M. de Clèves entreats his wife to tell him the name of her beloved, but she refuses, and so he determines to learn it by other means. Through close observation of his wife while she’s out in public, he confirms his long-held suspicion that M. de Nemours is the man he seeks. Though she tries to avoid society, Mme de Clèves finds herself in Nemours’s company often, though she rebuffs his attempts to be alone with her and talk more openly about his feelings. Soon, gossip reaches the Dauphine’s ears that an unnamed, married woman of the court is in love with M. de Nemours, and she passes it on to the princess herself. Mme de Clèves believes her husband is the source of this gossip and confronts him. In turn, M. de Clèves denies his role and becomes further distressed about his reputation. They leave the matter with more doubts than answers.
The wedding of the King’s daughter to Philip II (who has sent the Duc d’Elbe as his proxy) is accompanied by great feasting and ceremony. Throughout, M. de Clèves treats his wife distantly. Despite herself, Mme de Clèves secretly thrills at M. de Nemours’s conquests at the jousting tournament.
Toward the end of the tournament, Henri II participates in a joust that leaves him badly injured. He dies of his wounds within a week, as predicted by the soothsayer, thus upsetting the court’s power dynamic.
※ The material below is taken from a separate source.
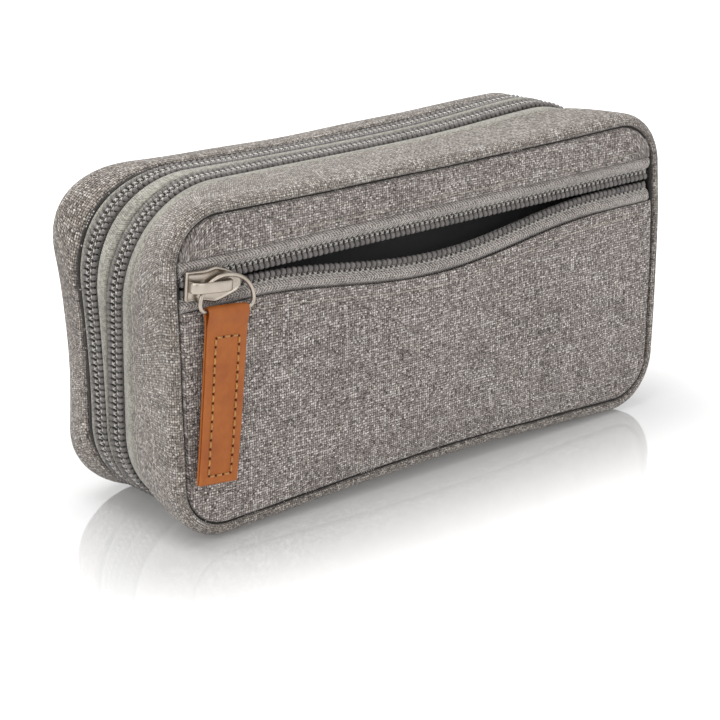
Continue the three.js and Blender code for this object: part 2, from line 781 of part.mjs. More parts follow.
// Main sliders: they sit on the right side, and their rings hang from the crown under the bridge.
const mainStack = tapeInset + tapeThickness;
const mainCrownShare = 1 / 6; // of the slider's length, from its middle
for (const { name, centre } of zips) {
  const frame = new THREE.Group();
  frame.matrixAutoUpdate = false;
  frame.matrix.makeBasis(
    new THREE.Vector3(0, 0, -1),
    new THREE.Vector3(0, 1, 0),
    new THREE.Vector3(1, 0, 0),
  );
  frame.matrix.setPosition(caseLength / 2, centre, mainSliderZ);
  model.add(frame);
  addPiece(`${name}_slider`, sliderBody(mainSliderLength, sliderWidth, mainStack), nickel, frame);
  addPiece(`${name}_slider_bridge`, bridgeStrap(mainSliderLength, 0), nickel, frame);
  const ringWidth = mainPullWidth + 2 * (mainWire + seatGap);
  const ring = addPiece(`${name}_ring`, wireRing(ringWidth, mainRingDrop, mainWire), nickel, frame);
  // The ring hangs along the zip, so it is turned a quarter turn in its plane.
  ring.rotation.z = Math.PI / 2;
  const crownX = mainSliderLength * mainCrownShare;
  ring.position.set(crownX, 0, ringLevel);
  const pull = addPiece(`${name}_pull`, leatherPull(mainPullWidth, mainPullLength, mainWire), tan, frame);
  pull.rotation.z = Math.PI / 2;
  pull.position.set(crownX + mainRingDrop, 0, ringLevel);
}

export default model;
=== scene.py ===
# %% [markdown]
# # A soft zip case for insulin pens, dressed over its CAD model
#
# The real object is a small padded case of heather-grey weave that stands on its long edge.
# Two zips part it into a front lid, a narrow middle band and a back lid. The front has an
# open zip pocket with a nickel slider and a tan leather pull.
# This lesson loads the CAD model as a fixed frame, then lays each surface over it as a grid
# worked out with numpy, in metres.

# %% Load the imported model
import math

import bmesh
import bpy
import numpy as np
from mathutils import Matrix, Vector


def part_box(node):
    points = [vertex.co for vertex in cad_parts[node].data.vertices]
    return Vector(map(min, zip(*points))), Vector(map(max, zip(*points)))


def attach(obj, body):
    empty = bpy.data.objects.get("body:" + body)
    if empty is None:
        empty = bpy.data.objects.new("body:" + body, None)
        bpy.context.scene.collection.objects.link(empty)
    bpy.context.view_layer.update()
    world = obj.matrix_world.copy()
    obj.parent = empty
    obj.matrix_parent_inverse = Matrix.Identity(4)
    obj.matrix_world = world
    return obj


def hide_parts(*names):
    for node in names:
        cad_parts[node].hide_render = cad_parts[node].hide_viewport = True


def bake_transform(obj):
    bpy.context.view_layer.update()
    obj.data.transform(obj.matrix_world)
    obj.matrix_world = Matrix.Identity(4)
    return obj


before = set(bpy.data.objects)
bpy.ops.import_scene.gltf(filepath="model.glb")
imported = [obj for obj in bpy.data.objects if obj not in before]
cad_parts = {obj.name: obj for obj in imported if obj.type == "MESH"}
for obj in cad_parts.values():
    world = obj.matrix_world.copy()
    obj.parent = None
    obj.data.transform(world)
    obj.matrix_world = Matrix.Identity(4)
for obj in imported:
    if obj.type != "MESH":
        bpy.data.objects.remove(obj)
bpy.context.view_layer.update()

# %% [markdown]
# ## Sizes
#
# Cloth has to meet its zip and its slider, so sizes that both models share are read from
# the boxes of the CAD nodes. The rest are small values that belong to the cloth itself.

# %% Sizes read from the CAD model
MM = 0.001
X_AXIS, Y_AXIS, Z_AXIS = np.eye(3)


def box_low_high(node):
    """The lowest and highest corner of a CAD node as two numpy points."""
    low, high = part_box(node)
    return np.array(low), np.array(high)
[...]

Readers who first encountered The Princesse de Clèves in the 17th century debated one question above all: Was the Princess de Clèves right to tell her husband about her deepest feelings? Throughout the novel, Lafayette lays the foundation for this decision by detailing the external pressures the princess faces in the form of court gossip and by describing the insistence of men in gaining her attention and trust. In Book 3, these narrative threads culminate in the princess’s confession to her husband, at which point the author makes the then-novel choice to move her omniscient point of view—usually used to explain historical facts and multiple characters’ perspectives—into Mme de Clèves’s very thought process:
Do I wish to become involved in an affair? To fail M. de Clèves? To fail myself? And so I wish, finally, to lay myself open to the bitter regrets and mortal agonies of love? I have been brought down and overcome by an impulse that is carrying me away in spite of myself. Every resolution on my part is useless: my thoughts were the same yesterday as they are today, yet I am doing today precisely the opposite of what yesterday I resolved (110).
M. de Clèves, for his part, makes it clear that the princess has little choice but to confess to a crime she barely understands. He is the one who demands a confession in the first place. “Mme de Clèves said nothing and her silence confirmed what her husband was thinking” (113) is just the first of several jealous and irrational traps the husband sets for his wife. At no point are we encouraged to think that the husband would be happier with his wife’s confession; to the contrary, we know it is likely to make him less happy. If there is a rule about keeping up appearances, it is the husband who first violates it.
Worse still, M. de Nemours interjects himself more insistently in Mme de Clèves’s life. His theft of her portrait and his half-hearted rejection of the Queen of England leave some doubt that he is willing to break the bounds of courtly appearance in his pursuit of the princess. However, his willingness to spy on her—and then brag about his behavior—dispels that doubt, drawing himself and Mme de Clèves into a spiral of destruction.
Finally, there is the issue of history, which Lafayette imbues with fate. The King receives a visit from a soothsayer, who warns him that he will die in a duel. Despite his advisors’ vehement warnings, the King engages in a duel anyway. He loses an eye in the ceremonial battle, and his life soon after, thus upending the court and the main characters’ positions in it. In this way, the actions and behaviors of those at court are proscribed, passed down from generation to generation, and contain within them dire portents as to the right and wrong ways of doing things. Kings are not at their leisure to ignore fate and engage in trifling duels; lords and ladies of court are not allowed to follow their hearts in matters of love. Lafayette stresses the importance of appearance in this episode and lays out the possibility that death could be the consequence of straying from appearances.